Il y avait alors, dans la ville d’Antium, un homme que ses richesses, son courage et l’illustration de sa race, faisaient honorer comme un roi dans tout le pays des Volsques : il se nommait Tullus Amphidius[1]. Marcius n’ignorait pas qu’il lui était, plus qu’aucun autre Romain, un objet de haine ; car ils s’étaient souvent défiés dans les combats, avec ces menaces et ces bravades familières à de jeunes guerriers qu’exaltent l’émulation et l’amour de la gloire.

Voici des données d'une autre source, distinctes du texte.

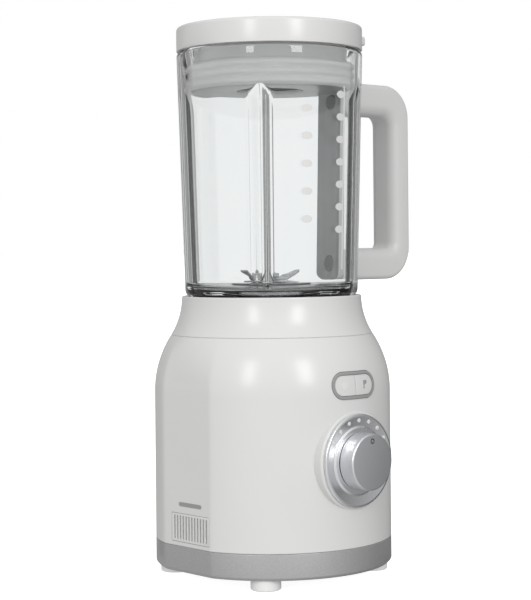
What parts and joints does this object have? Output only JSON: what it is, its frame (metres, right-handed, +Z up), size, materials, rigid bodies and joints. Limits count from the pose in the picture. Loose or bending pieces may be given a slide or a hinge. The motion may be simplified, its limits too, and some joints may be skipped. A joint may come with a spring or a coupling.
{
  "type": "countertop blender",
  "caption": "Countertop blender with a ribbed round glass jar, side handle, push-in lid, turning speed knob, two push buttons and a shouldered motor base.",
  "frame": {"origin": "middle of the footprint of the whole object, on the surface the feet stand on", "axes": "+Z up, -Y out of the front with the knob, +X towards the jar handle"},
  "size_m": [0.2308, 0.2014, 0.42],
  "materials": {
    "white_housing": "satin white moulded ABS",
    "silver_trim": "silver paint on plastic",
    "foot_rubber": "pale moulded rubber",
    "chrome_bezel": "stepped polished ring",
    "satin_knob": "turned and brushed",
    "jar_glass": "clear pressed glass",
    "white_silicone": "translucent white silicone",
    "grey_plastic": "matte moulded",
    "black_plastic": "matte moulded",
    "bright_steel": "bright",
    "core_steel": "laminated core steel",
    "copper": "enamelled copper",
    "brass": "plain brass",
    "carbon": "pressed carbon",
    "board_green": "circuit board"
  },
  "bodies": {
    "base": {"housing": "white_housing", "top_collar": "white_housing", "trim_band": "silver_trim", "bottom_plate": "grey_plastic", "foot_front_left": "foot_rubber", "foot_front_right": "foot_rubber", "foot_rear_left": "foot_rubber", "foot_rear_right": "foot_rubber", "foot_screw_front_left": "bright_steel", "foot_screw_front_right": "bright_steel", "foot_screw_rear_left": "bright_steel", "foot_screw_rear_right": "bright_steel", "side_grille_left": "white_housing", "side_grille_right": "white_housing", "motor_stator": "core_steel", "field_coil_left": "copper", "field_coil_right": "copper", "motor_bracket_upper": "grey_plastic", "motor_bracket_lower": "grey_plastic", "motor_mount_left": "black_plastic", "motor_mount_right": "black_plastic", "bearing_upper": "bright_steel", "bearing_lower": "bright_steel", "brush_holder_front": "brass", "brush_holder_rear": "brass", "carbon_brush_front": "carbon", "carbon_brush_rear": "carbon", "knob_bezel": "chrome_bezel", "selector_switch": "black_plastic", "button_frame": "silver_trim", "button_board": "board_green", "power_board": "board_green", "interlock_switch": "black_plastic", "cord_gland": "grey_plastic"},
    "rotor": {"motor_shaft": "bright_steel", "armature_core": "core_steel", "commutator": "copper", "cooling_fan": "black_plastic", "drive_coupling": "black_plastic"},
    "jar": {"glass_jar": "jar_glass", "jar_handle": "white_housing", "handle_spine": "grey_plastic", "handle_screw_upper": "black_plastic", "handle_screw_lower": "black_plastic", "jar_collar": "white_housing", "blade_seal": "black_plastic", "blade_housing": "bright_steel", "blade_bush": "brass"},
    "blades": {"blade_shaft": "bright_steel", "lower_blade": "bright_steel", "upper_blade": "bright_steel", "blade_nut": "bright_steel", "driven_coupling": "black_plastic"},
    "lid": {"lid_cover": "white_housing", "lid_plug": "white_housing", "lid_gasket": "white_silicone"},
    "cap": {"measuring_cap": "white_housing"},
    "knob": {"speed_knob": "satin_knob"},
    "ice_key": {"ice_button": "white_housing"},
    "pulse_key": {"pulse_button": "white_housing"}
  },
  "joints": [
    {"name": "rotor_spin", "type": "hinge", "parent": "base", "child": "rotor", "pos_m": [-0.0284, 0.00675, 0.12], "axis": [0, 0, 1], "continuous": true},
    {"name": "jar_lift", "type": "slide", "parent": "base", "child": "jar", "axis": [0, 0, 1], "range_m": [0, 0.06]},
    {"name": "blade_spin", "type": "hinge", "parent": "jar", "child": "blades", "pos_m": [-0.0284, 0.00675, 0.215], "axis": [0, 0, 1], "continuous": true},
    {"name": "lid_lift", "type": "slide", "parent": "jar", "child": "lid", "axis": [0, 0, 1], "range_m": [0, 0.05]},
    {"name": "cap_lift", "type": "slide", "parent": "lid", "child": "cap", "axis": [0, 0, 1], "range_m": [0, 0.05]},
    {"name": "knob_turn", "type": "hinge", "parent": "base", "child": "knob", "pos_m": [-0.0284, -0.09, 0.0925], "axis": [0, 1, 0], "range_deg": [-75, 75]},
    {"name": "ice_press", "type": "slide", "parent": "base", "child": "ice_key", "axis": [0, 1, 0], "range_m": [0, 0.0015], "stiffness_N_per_m": 500, "springref_m": -0.002},
    {"name": "pulse_press", "type": "slide", "parent": "base", "child": "pulse_key", "axis": [0, 1, 0], "range_m": [0, 0.0015], "stiffness_N_per_m": 500, "springref_m": -0.002}
  ],
  "couplings": [
    {"joint": "blade_spin", "follows": "rotor_spin", "ratio": 1}
  ]
}
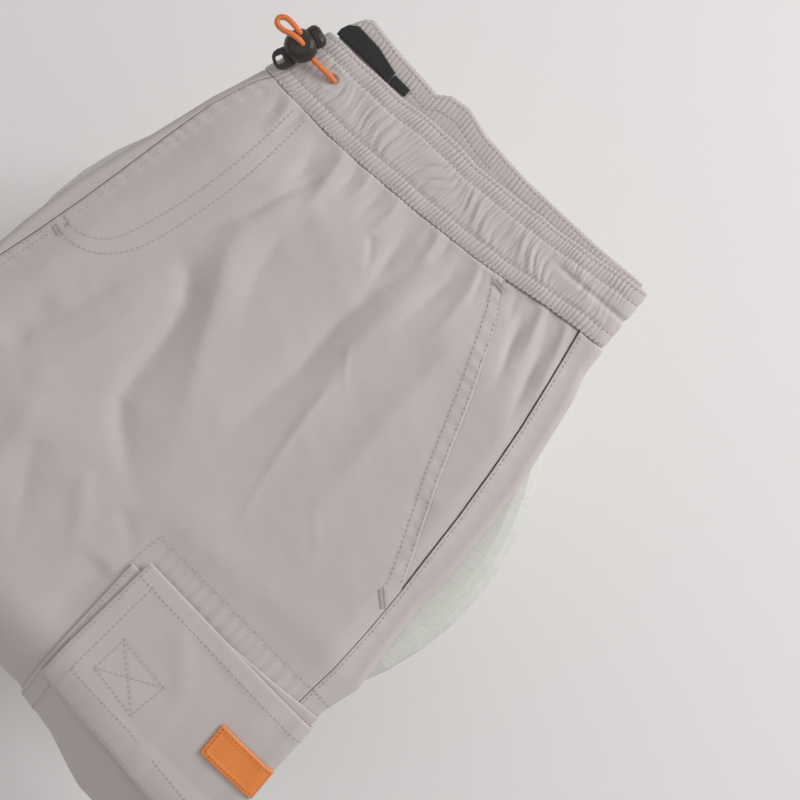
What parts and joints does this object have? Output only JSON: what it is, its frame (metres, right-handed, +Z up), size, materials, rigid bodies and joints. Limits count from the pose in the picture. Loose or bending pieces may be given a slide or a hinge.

Ainsi, aux motifs généraux d’hostilité qui les animaient, se joignait une inimitié personnelle. Mais il connaissait la grandeur d’âme de Tullus ; et surtout il le savait, plus que pas un des Volsques, disposé à rendre aux Romains tous les maux qu’ils avaient faits à sa nation. Aussi vérifia-t-il le mot d’un poëte[2] :

Il est difficile de lutter contre la colère. Ce qu’elle veut, on l’achète au prix de la vie.


Il prit un costume, un déguisement, sous lequel il fût complètement impossible de reconnaître sa personne ; et, comme Ulysse :

Il entra dans la ville des ennemis[3].

C’était le soir ; il rencontra une foule de monde, mais nul ne le reconnut. Il va droit à la maison de Tullus ; il y entre sans se faire annoncer, et il s’assied près du foyer, en silence et la tête couverte. Les gens de Tullus furent fort surpris ; mais ils n’osèrent le faire lever, car il y avait, dans sa personne, dans tout son extérieur et dans son silence même, je ne sais quel air de majesté. Ils allèrent rapporter à Tullus, qui soupait, cette sin-

  1. D’autres le nomment Attius Tullus.
  2. On ignore le nom de ce poëte.
  3. Homère, Odyssée, chant IV, vers 245.